Al een tijdje ben ik grote fan van Tinkebell. Voor wie haar nog niet kent: Tinkebell is een kunstenares die opvalt door haar controversiële projecten. Kernthema van alles wat zij onderneemt is het redden van de wereld, de dieren, de mensen, de natuur. De manier waarop ze probeert haar medemensen wakker te schudden en uit de droom te helpen dat het wel goed komt met de wereld, roept nogal eens heftige reacties op. Rechtszaken, haat mail en bedreigingen zijn haar deel.
Iedere week schrijft Tinkebell een column in Dagblad Trouw. Op de foto naast de tekst staat een meisje. Vrouwelijk gekleed, het enige stoere aan haar verschijning is de grote bril met gekleurde glazen. Verder oogt ze kwetsbaar. Ik vind haar lief.
Ik vind haar vooral lief in hoe ze schrijft over wat haar bezighoudt. Lees: woedend maakt. Hoe we dieren behandelen, hoe we de natuur uitputten en doen verdwijnen, hoe we omgaan met vluchtelingen en daklozen. Maar ook als ze vertelt hoe ze gefascineerd raakt door een kunstproject in de Mercatorpleinbuurt waar vlak voor kerst de hele buurt meehielp een wensboom van gerecycled materiaal te bouwen.
Ik vind haar lief omdat ze al haar energie en talenten inzet voor een betere wereld. Ik bewonder haar omdat ze de daad bij het woord voegt, of het nu gaat om eten brengen aan de uitgeprocedeerde asielzoekers in de vluchtkerk (inmiddels vluchtgevangenis) of om haar eigen sterilisatie als statement tegen overbevolking (wel een beetje rigoureus).
Tinkebell roept in mij een stille heimwee op naar de tijd dat ik zo oud was als zij, of nog jonger. (Ze is 34). Als ik haar stukjes lees herinner ik me mijzelf in roze tuinbroek, langs de deuren sjokkend om mensen te vragen het volkspetitionnement tegen de kruisraketten te tekenen.

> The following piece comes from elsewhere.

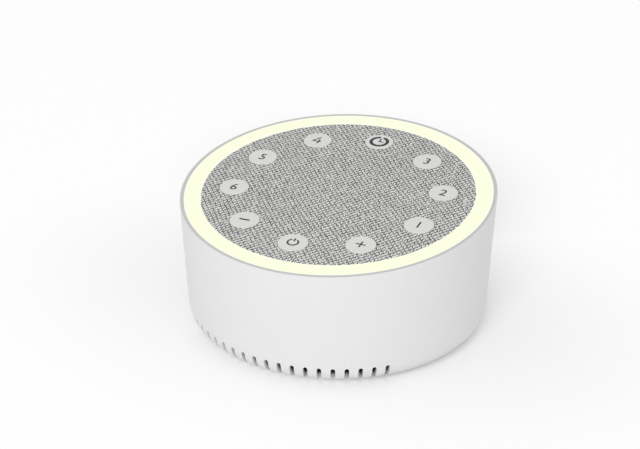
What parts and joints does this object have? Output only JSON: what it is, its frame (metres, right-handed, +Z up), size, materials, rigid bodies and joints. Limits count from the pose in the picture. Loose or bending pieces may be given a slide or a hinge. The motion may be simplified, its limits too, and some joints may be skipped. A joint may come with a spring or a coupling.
{
  "type": "white noise sound machine",
  "caption": "Round table-top sound machine: tapered drum with a slanted woven top, a glowing ring, press buttons, vent slots and an inner speaker.",
  "frame": {"origin": "on the surface it stands on, under the drum's axis, at the faces of the feet", "axes": "+Z up; -Y towards the front, where the vent slots and the power button are; the top slopes up towards +Y; +X to the right of someone who faces the front"},
  "size_m": [0.12, 0.1199, 0.0569],
  "materials": {
    "shell": "fine satin moulded plastic, white",
    "rim": "satin grey",
    "diffuser": "frosted, lit from below",
    "reflector": "white",
    "lamp": "surface-mount lamp with a phosphor face",
    "fabric": "plain weave, heathered grey",
    "dark_plastic": "dark grey moulded plastic",
    "cap": "fine satin, light grey, printed sign",
    "plunger": "black",
    "switch": "pressed cover",
    "board": "green solder mask",
    "screw": "zinc-plated",
    "gasket": "foam",
    "basket": "black-painted pressed steel",
    "surround": "matt",
    "cone": "pressed paper",
    "coil": "enamelled copper wire on a former",
    "spider": "resin-stiffened cloth",
    "pole_iron": "zinc-plated",
    "ferrite": "dark sintered magnet",
    "terminal": "tinned lugs on a strip",
    "chip": "moulded package",
    "can": "drawn can",
    "header": "cream moulded",
    "ribbon": "flat flexible strip",
    "wire_red": "insulated wire",
    "wire_black": "insulated wire",
    "socket_shell": "plated",
    "socket_tongue": "black",
    "base": "dark grey moulded plastic",
    "foot": "matt"
  },
  "bodies": {
    "root": {"housing": "shell", "rim_ring": "rim", "light_diffuser": "diffuser", "light_reflector": "reflector", "leds": "lamp", "fabric_cover": "fabric", "top_plate": "dark_plastic", "switch_bodies": "switch", "control_board": "board", "control_board_screws": "screw", "plate_screws": "screw", "speaker_gasket": "gasket", "speaker_frame": "basket", "speaker_surround": "surround", "spider": "spider", "magnet_front_plate": "pole_iron", "magnet": "ferrite", "magnet_yoke": "pole_iron", "speaker_terminal": "terminal", "speaker_screws": "screw", "main_board": "board", "main_board_screws": "screw", "processor_chip": "chip", "small_chips": "chip", "capacitors": "can", "board_headers": "header", "ribbon_cable": "ribbon", "speaker_wires": "wire_red", "power_wires": "wire_black", "usb_board": "board", "usb_board_screws": "screw", "usb_socket": "socket_shell", "usb_tongue": "socket_tongue", "base_cover": "base", "base_screws": "screw", "feet": "foot"},
    "cap_power": {"button_power": "cap", "plunger_power": "plunger"},
    "cap_plus": {"button_plus": "cap", "plunger_plus": "plunger"},
    "cap_sound_1": {"button_sound_1": "cap", "plunger_sound_1": "plunger"},
    "cap_sound_2": {"button_sound_2": "cap", "plunger_sound_2": "plunger"},
    "cap_sound_3": {"button_sound_3": "cap", "plunger_sound_3": "plunger"},
    "cap_timer": {"button_timer": "cap", "plunger_timer": "plunger"},
    "cap_sound_4": {"button_sound_4": "cap", "plunger_sound_4": "plunger"},
    "cap_sound_5": {"button_sound_5": "cap", "plunger_sound_5": "plunger"},
    "cap_sound_6": {"button_sound_6": "cap", "plunger_sound_6": "plunger"},
    "cap_minus": {"button_minus": "cap", "plunger_minus": "plunger"},
    "speaker_moving": {"speaker_cone": "cone", "dust_cap": "cone", "voice_coil": "coil"}
  },
  "joints": [
    {"name": "press_power", "type": "slide", "parent": "root", "child": "cap_power", "axis": [0, 0.0854, -0.9963], "range_m": [0, 0.0004], "stiffness_N_per_m": 4000},
    {"name": "press_plus", "type": "slide", "parent": "root", "child": "cap_plus", "axis": [0, 0.0854, -0.9963], "range_m": [0, 0.0004], "stiffness_N_per_m": 4000},
    {"name": "press_sound_1", "type": "slide", "parent": "root", "child": "cap_sound_1", "axis": [0, 0.0854, -0.9963], "range_m": [0, 0.0004], "stiffness_N_per_m": 4000},
    {"name": "press_sound_2", "type": "slide", "parent": "root", "child": "cap_sound_2", "axis": [0, 0.0854, -0.9963], "range_m": [0, 0.0004], "stiffness_N_per_m": 4000},
    {"name": "press_sound_3", "type": "slide", "parent": "root", "child": "cap_sound_3", "axis": [0, 0.0854, -0.9963], "range_m": [0, 0.0004], "stiffness_N_per_m": 4000},
    {"name": "press_timer", "type": "slide", "parent": "root", "child": "cap_timer", "axis": [0, 0.0854, -0.9963], "range_m": [0, 0.0004], "stiffness_N_per_m": 4000},
    {"name": "press_sound_4", "type": "slide", "parent": "root", "child": "cap_sound_4", "axis": [0, 0.0854, -0.9963], "range_m": [0, 0.0004], "stiffness_N_per_m": 4000},
    {"name": "press_sound_5", "type": "slide", "parent": "root", "child": "cap_sound_5", "axis": [0, 0.0854, -0.9963], "range_m": [0, 0.0004], "stiffness_N_per_m": 4000},
    {"name": "press_sound_6", "type": "slide", "parent": "root", "child": "cap_sound_6", "axis": [0, 0.0854, -0.9963], "range_m": [0, 0.0004], "stiffness_N_per_m": 4000},
    {"name": "press_minus", "type": "slide", "parent": "root", "child": "cap_minus", "axis": [0, 0.0854, -0.9963], "range_m": [0, 0.0004], "stiffness_N_per_m": 4000},
    {"name": "cone_slide", "type": "slide", "parent": "root", "child": "speaker_moving", "axis": [0, -0.0854, 0.9963], "range_m": [-0.001, 0.001], "stiffness_N_per_m": 2400, "deforming": ["speaker_surround", "spider"]}
  ]
}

Ik herinner me het fanatisme waarmee ik toen al afval scheidde, de praatgroepjes waarin ik meediscussieerde over het feminisme (toen nog een echt thema), het buurthuis waar ik vrijwilligerswerk deed. Ik zie mijn oude jonge zelf ’s nachts door Amsterdam fietsen. Er ligt een vrouw half op de straat. Ze is dronken en in de war. Ik ken haar van het inloophuis waar ik wel eens koffie schenk, ik weet bij wie ik haar brengen kan, ik ken het circuit. Zij ziet in mij een engel die uit de hemel gedaald is.

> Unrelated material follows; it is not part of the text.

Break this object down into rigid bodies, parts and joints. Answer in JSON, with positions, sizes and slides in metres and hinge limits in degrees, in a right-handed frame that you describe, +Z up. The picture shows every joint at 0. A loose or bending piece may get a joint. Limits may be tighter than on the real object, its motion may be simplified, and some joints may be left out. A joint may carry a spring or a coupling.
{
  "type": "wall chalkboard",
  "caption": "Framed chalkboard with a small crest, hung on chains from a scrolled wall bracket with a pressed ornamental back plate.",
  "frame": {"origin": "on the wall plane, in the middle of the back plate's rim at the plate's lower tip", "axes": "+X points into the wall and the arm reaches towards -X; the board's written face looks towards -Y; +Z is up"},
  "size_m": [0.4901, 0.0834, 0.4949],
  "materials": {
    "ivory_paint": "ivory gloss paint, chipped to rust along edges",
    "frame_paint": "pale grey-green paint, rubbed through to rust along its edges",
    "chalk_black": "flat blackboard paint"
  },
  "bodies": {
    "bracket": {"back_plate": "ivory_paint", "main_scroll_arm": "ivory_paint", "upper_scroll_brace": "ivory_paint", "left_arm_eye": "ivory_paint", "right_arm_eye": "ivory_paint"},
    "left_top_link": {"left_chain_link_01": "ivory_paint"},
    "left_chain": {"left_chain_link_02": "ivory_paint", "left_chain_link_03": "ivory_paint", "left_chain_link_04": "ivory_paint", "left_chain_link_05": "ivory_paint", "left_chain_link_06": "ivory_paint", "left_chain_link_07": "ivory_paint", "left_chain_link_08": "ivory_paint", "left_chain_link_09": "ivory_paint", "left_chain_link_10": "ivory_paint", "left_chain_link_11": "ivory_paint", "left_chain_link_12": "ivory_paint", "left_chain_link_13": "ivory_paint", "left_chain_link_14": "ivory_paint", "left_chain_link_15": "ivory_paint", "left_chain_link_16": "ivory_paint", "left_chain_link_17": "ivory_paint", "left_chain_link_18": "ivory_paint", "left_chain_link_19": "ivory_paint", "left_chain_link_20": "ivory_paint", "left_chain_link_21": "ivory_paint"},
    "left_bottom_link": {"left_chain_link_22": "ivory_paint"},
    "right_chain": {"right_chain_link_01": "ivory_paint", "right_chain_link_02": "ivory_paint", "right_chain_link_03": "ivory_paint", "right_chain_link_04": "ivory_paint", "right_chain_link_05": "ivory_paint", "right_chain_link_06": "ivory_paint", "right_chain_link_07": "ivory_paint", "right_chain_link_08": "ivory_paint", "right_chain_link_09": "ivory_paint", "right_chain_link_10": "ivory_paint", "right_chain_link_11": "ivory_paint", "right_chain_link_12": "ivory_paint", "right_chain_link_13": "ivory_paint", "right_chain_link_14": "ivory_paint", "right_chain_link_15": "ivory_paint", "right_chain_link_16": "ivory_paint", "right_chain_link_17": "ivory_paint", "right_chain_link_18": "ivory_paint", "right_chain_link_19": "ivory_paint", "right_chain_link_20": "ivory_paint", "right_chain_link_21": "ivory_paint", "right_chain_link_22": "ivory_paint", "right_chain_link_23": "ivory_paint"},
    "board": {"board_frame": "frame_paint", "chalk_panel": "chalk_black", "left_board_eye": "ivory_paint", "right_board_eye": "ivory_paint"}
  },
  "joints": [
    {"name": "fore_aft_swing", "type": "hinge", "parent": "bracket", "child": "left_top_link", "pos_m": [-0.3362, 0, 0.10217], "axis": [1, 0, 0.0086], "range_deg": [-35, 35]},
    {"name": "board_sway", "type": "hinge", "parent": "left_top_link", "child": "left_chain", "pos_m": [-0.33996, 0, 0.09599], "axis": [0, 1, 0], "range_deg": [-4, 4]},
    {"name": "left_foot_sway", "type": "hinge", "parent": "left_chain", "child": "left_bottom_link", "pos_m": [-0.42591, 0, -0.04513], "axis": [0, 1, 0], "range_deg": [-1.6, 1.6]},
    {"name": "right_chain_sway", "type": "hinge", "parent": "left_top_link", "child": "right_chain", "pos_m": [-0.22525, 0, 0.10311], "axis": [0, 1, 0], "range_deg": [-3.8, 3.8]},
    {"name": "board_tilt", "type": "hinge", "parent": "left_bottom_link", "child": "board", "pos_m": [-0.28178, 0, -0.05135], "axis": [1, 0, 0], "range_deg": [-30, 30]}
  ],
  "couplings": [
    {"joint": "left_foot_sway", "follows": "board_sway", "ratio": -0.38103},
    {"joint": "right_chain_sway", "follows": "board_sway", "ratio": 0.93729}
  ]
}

Soms schaam ik me als ik de bevlogenheid van Tinkebell proef. Wat is er gebeurd met mijn eigen idealen? Ik teken wel eens een petitie, maar nooit sta ik meer tussen demonstranten, mijn werk en gezin slokt me op, het vrijwilligerswerk dat ik doe is op de school van mijn kind, min of meer eigenbelang dus. Wel scheid ik nog steeds het afval, eet biologische voeding, geef geld aan iedere bedelaar, ben donateur van Amnesty, Green Peace en het Leger des Heils. En toch lijk ik te behoren tot de groep die volgens Tinkebell leeft in een droomwereld, ben ik een van die mensen die ze wakker wil schudden, sterker, die ze slapeloze nachten over deze wereld wil bezorgen, zodat we in beweging komen, opstaan tegen alle misstanden die er zijn. Die slapeloze nachten heb ik trouwens al, misschien ben ik toch minder ver van mijn vroegere idealistische zelf afgedwaald dan ik dacht. Ik troost me met de laatste zinnen uit Tinkebells nieuwjaarscolumn, waarin ze ons die slapeloze nachten wenst. (Eigenlijk is ze naast lief ook heel streng).

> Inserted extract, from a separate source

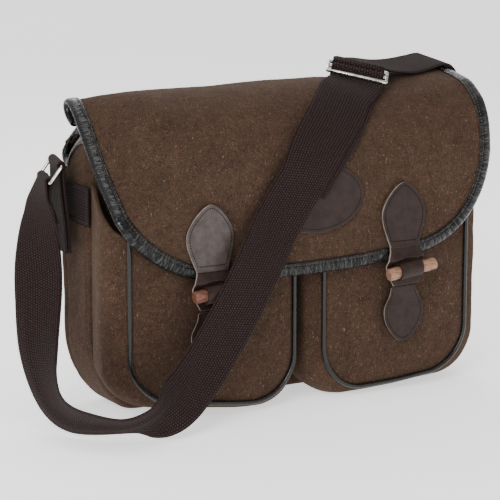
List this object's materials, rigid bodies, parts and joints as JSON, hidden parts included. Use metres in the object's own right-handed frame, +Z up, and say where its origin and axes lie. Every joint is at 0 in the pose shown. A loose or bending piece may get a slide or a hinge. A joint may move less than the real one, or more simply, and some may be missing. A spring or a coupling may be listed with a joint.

Ze eindigt mild: ‘Ik ben voor klein beginnen met het oplossen van grote problemen. Laat het licht niet onnodig aanstaan, pak de trein, gooi geen eten weg, spreek Albert Heijn erop aan wanneer hun
fruit van de maand vanuit Maleisië hierheen wordt verscheept (en koop het niet!). Adopteer een vluchteling. Bemoei je met de wereld. Wees aardig voor elkaar.’
Dat laatste vind ik dan gewoon weer heel lief.